THE DATA —
** begin **

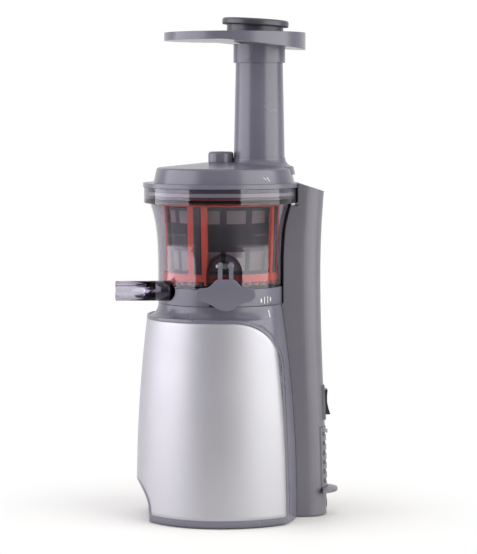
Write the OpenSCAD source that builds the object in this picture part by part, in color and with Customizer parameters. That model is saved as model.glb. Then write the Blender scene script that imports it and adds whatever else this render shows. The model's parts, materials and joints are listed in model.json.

** end **
** begin **

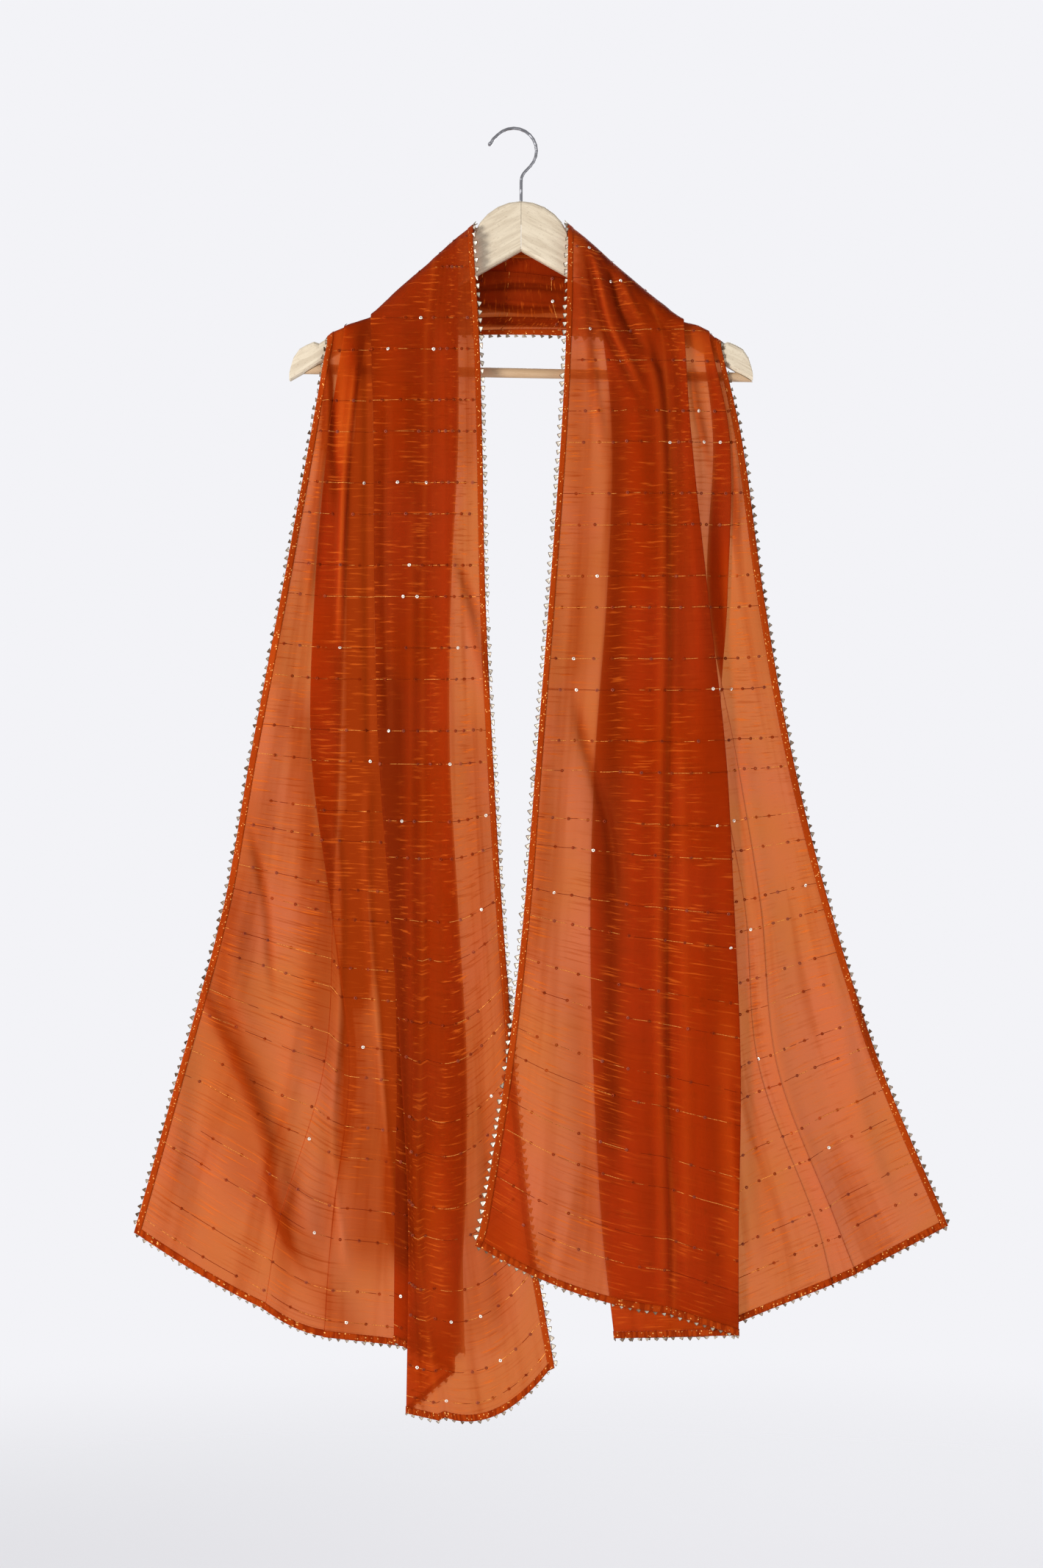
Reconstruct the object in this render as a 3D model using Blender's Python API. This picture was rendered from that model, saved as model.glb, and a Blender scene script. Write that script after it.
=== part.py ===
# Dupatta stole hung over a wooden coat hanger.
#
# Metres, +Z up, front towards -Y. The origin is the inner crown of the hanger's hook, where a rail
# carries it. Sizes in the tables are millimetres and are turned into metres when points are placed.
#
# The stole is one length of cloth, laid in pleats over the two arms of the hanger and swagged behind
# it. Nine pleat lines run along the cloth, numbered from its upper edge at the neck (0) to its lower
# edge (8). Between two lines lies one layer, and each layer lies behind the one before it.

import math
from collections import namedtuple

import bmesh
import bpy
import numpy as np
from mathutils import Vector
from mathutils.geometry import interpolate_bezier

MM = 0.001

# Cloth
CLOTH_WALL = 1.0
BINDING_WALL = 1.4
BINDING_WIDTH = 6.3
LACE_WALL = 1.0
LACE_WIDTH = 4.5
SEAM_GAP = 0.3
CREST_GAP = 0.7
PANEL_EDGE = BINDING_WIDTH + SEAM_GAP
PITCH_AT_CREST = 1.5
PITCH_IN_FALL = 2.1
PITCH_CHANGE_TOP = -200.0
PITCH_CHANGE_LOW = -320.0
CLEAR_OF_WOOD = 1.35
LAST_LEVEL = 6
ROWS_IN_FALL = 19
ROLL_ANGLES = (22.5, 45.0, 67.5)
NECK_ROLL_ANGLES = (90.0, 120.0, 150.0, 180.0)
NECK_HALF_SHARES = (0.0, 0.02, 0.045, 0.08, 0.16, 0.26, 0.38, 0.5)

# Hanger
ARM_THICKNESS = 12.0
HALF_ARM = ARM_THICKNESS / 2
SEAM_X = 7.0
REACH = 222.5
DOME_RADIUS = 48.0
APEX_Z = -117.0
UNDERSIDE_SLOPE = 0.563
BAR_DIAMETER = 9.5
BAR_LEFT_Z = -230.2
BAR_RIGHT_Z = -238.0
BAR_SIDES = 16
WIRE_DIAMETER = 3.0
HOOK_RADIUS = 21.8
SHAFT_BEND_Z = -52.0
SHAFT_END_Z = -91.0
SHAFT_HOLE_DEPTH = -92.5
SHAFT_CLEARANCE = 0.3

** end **

Write out each line of the data that holds the string "object".

Write the OpenSCAD source that builds the object in this picture part by part, in color and with Customizer parameters. That model is saved as model.glb. Then write the Blender scene script that imports it and adds whatever else this render shows. The model's parts, materials and joints are listed in model.json.
Reconstruct the object in this render as a 3D model using Blender's Python API. This picture was rendered from that model, saved as model.glb, and a Blender scene script. Write that script after it.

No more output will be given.